> **Input**
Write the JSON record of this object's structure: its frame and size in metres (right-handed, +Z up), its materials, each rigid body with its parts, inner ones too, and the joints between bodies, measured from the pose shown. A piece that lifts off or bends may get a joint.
* * *
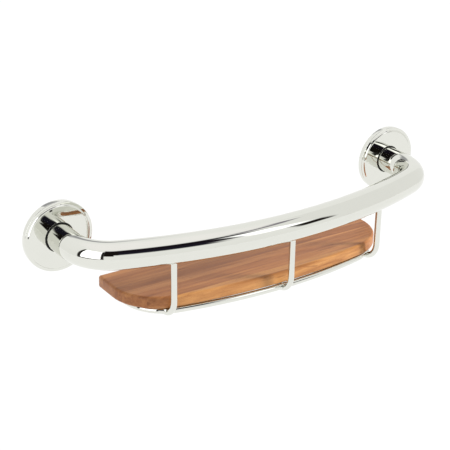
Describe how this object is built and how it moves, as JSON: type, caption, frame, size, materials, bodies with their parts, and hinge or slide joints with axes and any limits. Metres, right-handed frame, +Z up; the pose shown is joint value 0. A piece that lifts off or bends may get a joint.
---
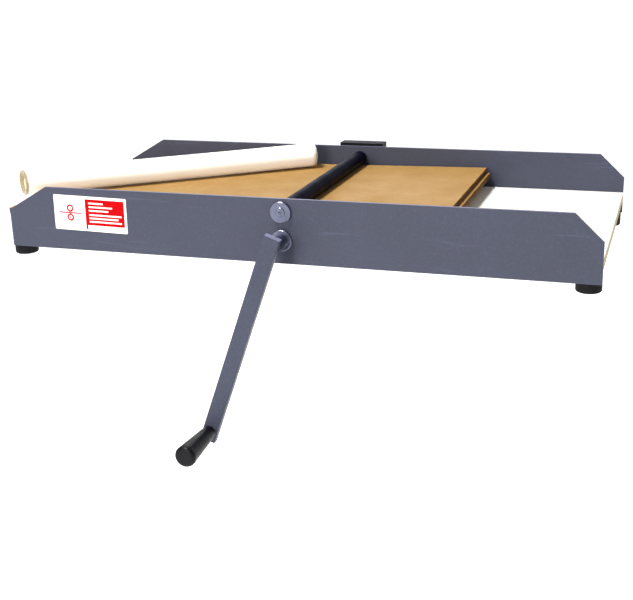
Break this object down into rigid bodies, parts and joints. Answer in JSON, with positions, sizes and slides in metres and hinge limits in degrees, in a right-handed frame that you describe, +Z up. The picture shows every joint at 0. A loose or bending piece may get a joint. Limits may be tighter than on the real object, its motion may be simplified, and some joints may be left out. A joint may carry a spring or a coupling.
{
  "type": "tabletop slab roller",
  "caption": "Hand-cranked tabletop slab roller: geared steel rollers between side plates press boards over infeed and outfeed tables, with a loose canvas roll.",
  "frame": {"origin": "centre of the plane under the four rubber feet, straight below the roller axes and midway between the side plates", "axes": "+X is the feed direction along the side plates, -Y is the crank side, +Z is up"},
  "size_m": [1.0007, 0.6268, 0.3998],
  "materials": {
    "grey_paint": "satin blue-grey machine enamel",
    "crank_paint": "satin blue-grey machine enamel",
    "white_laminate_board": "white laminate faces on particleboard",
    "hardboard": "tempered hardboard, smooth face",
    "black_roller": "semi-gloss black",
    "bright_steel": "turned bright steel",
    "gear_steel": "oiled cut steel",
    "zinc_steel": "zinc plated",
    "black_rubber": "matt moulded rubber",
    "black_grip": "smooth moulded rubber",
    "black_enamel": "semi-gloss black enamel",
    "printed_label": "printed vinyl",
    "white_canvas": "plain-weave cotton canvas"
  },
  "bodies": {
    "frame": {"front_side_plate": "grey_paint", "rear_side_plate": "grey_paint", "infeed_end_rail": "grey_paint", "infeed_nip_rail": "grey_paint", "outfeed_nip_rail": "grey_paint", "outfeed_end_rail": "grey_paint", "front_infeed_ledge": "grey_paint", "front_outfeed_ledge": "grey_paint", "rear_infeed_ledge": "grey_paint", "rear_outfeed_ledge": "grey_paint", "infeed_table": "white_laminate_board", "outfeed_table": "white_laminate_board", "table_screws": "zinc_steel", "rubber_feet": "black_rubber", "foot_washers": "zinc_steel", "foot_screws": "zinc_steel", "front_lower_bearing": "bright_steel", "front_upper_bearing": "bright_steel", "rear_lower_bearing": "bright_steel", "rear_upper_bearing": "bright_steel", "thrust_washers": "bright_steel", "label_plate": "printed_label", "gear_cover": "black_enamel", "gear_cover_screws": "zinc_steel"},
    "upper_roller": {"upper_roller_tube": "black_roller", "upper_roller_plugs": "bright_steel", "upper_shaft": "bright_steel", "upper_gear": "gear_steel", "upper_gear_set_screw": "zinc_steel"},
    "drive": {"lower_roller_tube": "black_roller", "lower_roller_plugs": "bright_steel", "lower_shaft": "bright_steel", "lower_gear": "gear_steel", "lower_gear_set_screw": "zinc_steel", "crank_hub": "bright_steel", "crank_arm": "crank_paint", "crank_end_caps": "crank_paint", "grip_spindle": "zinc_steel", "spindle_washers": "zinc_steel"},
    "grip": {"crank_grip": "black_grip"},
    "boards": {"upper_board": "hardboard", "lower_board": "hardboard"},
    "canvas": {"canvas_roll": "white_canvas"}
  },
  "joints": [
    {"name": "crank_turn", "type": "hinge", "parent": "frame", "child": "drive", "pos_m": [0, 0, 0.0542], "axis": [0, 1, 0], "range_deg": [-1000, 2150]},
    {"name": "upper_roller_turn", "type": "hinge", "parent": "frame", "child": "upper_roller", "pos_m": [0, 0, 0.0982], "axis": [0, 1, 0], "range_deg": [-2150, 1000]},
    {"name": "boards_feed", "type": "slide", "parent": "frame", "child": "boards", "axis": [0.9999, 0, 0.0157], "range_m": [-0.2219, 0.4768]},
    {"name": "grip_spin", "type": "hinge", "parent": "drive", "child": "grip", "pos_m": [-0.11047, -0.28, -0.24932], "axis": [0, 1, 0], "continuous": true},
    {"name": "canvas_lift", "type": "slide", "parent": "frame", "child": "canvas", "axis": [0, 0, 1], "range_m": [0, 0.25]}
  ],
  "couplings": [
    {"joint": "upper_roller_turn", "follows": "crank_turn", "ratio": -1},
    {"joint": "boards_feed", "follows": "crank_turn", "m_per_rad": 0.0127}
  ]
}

> **Exercise goal**
Looking at the records above, work out how many lines include the string "shown". Give the number and nothing else.

> **Task result**
2